▼

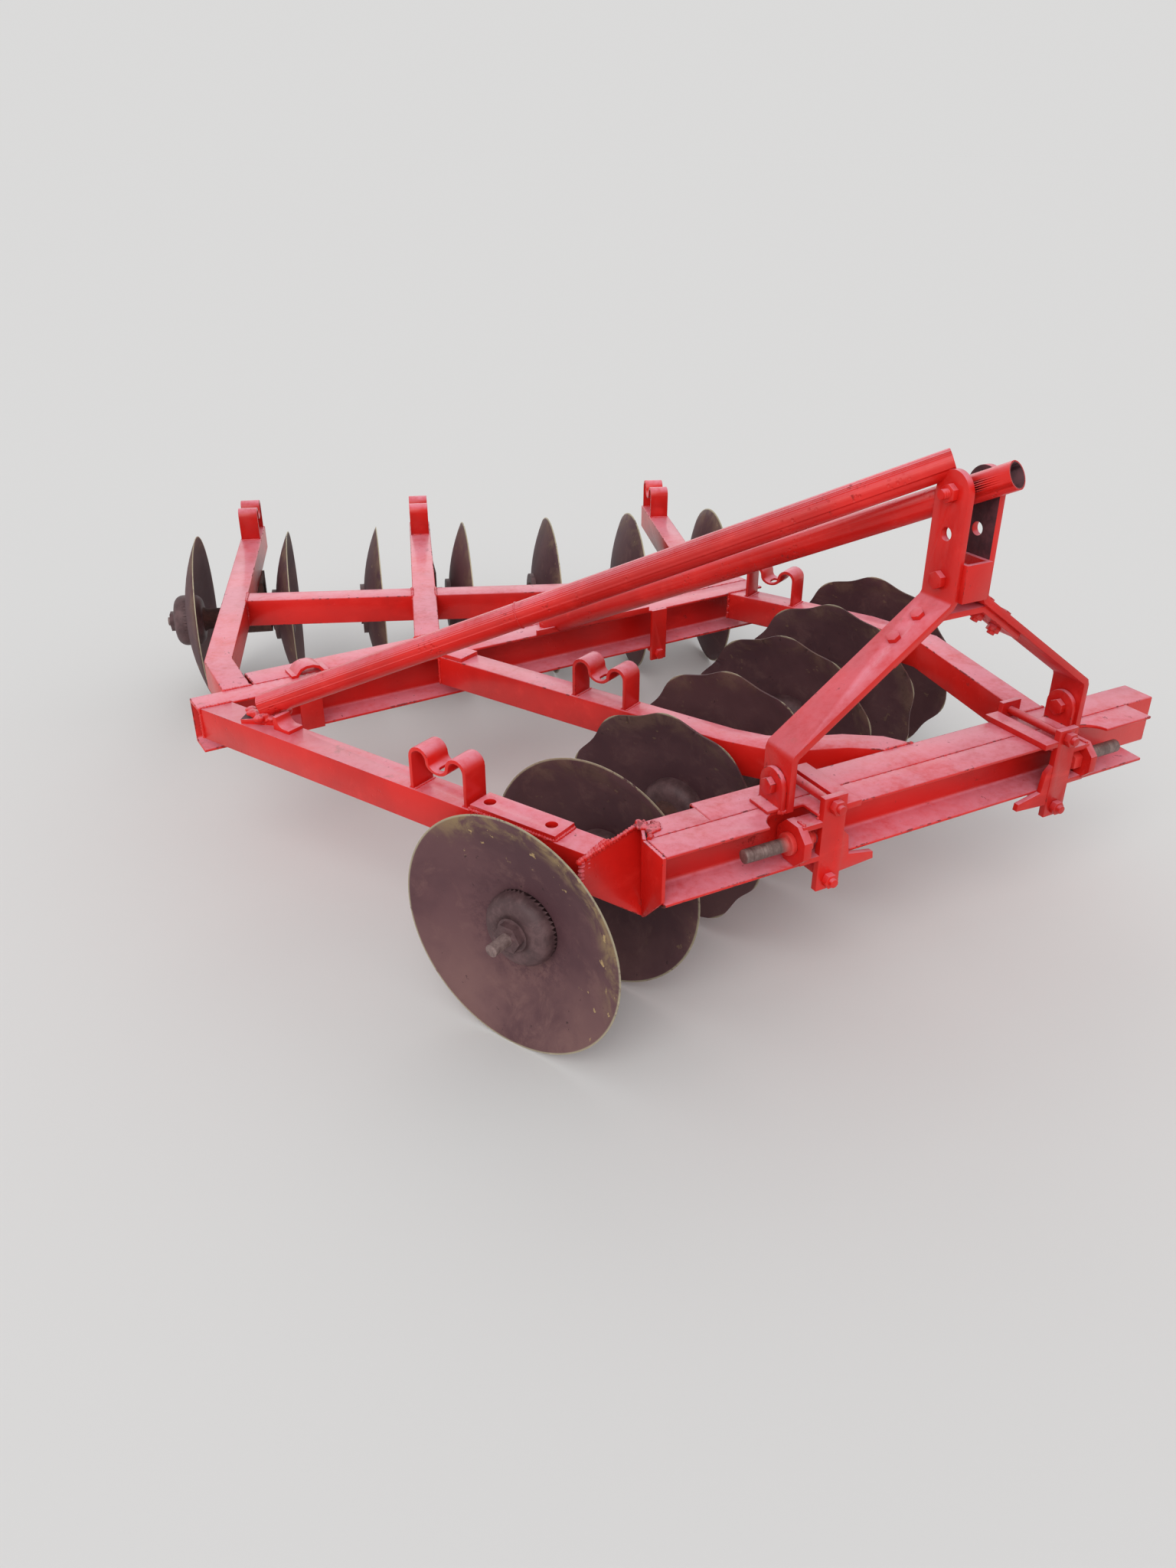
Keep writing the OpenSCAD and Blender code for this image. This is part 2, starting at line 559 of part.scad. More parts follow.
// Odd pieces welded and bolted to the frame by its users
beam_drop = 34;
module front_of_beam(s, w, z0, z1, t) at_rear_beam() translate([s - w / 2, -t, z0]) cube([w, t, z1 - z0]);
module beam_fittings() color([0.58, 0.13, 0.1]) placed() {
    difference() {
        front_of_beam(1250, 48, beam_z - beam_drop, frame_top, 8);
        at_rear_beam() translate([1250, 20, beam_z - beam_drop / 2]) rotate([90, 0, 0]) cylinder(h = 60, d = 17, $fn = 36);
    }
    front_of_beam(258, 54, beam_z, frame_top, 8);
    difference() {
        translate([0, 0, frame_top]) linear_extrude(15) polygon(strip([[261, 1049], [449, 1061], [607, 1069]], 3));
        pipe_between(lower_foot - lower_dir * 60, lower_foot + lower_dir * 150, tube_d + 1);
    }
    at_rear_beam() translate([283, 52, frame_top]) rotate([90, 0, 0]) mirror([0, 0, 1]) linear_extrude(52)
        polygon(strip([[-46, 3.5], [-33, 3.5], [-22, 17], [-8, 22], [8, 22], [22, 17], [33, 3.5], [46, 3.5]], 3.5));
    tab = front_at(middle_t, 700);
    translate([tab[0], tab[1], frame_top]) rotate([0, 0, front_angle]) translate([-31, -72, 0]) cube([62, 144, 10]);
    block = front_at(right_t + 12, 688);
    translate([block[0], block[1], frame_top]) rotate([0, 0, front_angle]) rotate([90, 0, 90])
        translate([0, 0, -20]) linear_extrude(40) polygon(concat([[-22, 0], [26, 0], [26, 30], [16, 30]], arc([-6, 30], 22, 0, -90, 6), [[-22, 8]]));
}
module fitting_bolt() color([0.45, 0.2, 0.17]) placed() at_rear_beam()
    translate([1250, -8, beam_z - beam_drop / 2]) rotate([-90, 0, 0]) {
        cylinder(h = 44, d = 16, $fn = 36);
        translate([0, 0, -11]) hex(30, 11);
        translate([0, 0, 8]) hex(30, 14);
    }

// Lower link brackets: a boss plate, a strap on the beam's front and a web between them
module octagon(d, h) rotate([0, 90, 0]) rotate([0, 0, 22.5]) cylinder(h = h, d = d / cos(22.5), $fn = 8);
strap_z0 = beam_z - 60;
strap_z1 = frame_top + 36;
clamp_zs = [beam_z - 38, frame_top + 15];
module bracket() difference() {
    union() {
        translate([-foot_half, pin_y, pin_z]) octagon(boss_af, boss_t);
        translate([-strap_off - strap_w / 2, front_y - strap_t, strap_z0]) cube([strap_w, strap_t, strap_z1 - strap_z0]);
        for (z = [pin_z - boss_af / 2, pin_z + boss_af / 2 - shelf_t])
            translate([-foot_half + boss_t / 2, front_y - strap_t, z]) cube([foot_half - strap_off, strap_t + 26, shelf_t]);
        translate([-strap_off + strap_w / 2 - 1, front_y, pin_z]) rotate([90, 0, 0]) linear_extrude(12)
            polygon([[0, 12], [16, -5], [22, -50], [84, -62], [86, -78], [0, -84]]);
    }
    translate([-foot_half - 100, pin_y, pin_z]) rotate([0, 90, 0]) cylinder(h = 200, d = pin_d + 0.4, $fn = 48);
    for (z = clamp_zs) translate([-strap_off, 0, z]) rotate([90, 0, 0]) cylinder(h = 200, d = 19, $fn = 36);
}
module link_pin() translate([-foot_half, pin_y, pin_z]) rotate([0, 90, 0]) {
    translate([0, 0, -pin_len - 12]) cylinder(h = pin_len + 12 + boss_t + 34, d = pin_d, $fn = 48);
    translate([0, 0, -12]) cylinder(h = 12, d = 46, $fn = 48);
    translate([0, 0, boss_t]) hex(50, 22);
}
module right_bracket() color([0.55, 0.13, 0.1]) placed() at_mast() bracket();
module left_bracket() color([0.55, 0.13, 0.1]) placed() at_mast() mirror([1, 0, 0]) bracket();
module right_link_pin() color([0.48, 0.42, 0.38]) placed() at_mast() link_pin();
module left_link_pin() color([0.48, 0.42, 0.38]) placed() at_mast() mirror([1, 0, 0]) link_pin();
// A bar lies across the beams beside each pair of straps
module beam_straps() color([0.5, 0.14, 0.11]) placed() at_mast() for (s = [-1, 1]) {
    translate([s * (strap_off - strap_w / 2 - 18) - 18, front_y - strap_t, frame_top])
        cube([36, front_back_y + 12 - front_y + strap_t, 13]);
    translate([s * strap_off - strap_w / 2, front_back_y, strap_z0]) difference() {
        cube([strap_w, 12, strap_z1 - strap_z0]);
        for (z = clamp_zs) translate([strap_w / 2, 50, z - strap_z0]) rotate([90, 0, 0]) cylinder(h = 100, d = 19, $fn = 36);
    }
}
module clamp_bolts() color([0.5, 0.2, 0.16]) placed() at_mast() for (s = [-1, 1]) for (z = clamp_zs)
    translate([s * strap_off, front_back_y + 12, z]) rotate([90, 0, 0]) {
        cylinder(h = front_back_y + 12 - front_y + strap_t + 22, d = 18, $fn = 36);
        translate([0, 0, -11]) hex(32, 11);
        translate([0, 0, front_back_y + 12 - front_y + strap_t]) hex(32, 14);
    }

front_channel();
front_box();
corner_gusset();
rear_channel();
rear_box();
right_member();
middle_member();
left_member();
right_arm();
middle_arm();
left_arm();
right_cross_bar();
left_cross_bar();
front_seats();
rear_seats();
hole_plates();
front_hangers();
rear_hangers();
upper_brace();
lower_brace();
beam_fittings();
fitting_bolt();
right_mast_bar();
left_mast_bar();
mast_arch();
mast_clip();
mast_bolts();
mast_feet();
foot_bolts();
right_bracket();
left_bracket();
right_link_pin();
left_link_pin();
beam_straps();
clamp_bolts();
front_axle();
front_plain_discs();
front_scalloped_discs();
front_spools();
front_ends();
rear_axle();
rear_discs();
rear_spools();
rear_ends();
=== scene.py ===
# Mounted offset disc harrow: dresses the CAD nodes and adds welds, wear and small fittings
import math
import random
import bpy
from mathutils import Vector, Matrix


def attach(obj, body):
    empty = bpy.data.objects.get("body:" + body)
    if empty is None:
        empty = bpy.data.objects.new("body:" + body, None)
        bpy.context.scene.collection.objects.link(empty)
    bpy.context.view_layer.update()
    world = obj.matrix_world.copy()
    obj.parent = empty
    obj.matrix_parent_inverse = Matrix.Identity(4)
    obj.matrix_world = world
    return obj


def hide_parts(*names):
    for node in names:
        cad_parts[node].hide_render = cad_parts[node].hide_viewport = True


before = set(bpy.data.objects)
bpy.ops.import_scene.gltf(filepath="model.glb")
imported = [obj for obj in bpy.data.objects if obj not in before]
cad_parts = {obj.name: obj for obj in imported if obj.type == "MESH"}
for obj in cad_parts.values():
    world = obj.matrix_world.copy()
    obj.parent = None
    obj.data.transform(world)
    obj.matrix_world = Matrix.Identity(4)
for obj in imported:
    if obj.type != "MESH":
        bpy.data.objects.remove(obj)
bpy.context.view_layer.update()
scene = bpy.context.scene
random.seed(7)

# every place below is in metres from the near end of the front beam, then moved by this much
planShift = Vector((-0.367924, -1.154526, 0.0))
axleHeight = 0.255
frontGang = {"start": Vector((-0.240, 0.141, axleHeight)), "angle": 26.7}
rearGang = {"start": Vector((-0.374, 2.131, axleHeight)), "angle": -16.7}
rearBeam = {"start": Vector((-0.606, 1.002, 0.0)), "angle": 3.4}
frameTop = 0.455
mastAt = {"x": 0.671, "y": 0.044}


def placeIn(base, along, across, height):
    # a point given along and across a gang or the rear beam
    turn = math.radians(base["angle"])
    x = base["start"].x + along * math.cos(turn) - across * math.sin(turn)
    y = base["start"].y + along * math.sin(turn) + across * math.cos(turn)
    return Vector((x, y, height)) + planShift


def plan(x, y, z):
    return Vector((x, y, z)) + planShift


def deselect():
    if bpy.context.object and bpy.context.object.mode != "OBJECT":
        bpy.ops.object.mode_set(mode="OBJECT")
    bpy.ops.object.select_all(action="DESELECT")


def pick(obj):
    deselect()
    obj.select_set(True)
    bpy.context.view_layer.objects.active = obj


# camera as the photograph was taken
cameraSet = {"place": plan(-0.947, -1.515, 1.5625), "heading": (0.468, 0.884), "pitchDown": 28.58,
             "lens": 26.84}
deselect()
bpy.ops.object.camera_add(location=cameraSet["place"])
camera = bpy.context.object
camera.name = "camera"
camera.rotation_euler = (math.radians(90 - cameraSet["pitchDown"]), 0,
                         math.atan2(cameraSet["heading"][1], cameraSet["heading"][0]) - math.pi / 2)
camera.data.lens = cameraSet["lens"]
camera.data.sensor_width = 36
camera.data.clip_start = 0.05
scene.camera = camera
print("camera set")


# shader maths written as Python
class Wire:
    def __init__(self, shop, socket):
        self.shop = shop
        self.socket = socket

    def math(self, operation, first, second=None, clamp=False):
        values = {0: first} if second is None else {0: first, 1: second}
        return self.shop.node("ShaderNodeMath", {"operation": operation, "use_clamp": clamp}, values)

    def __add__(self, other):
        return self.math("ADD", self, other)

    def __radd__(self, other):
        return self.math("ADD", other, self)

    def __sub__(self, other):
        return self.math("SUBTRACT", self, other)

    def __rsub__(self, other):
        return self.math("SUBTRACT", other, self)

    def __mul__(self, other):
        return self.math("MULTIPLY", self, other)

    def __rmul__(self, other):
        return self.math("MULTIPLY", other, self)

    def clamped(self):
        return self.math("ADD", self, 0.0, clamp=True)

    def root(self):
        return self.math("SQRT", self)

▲

*Task description*
List each line holding the string "names".

*Exercise output*
def hide_parts(*names):
    for node in names:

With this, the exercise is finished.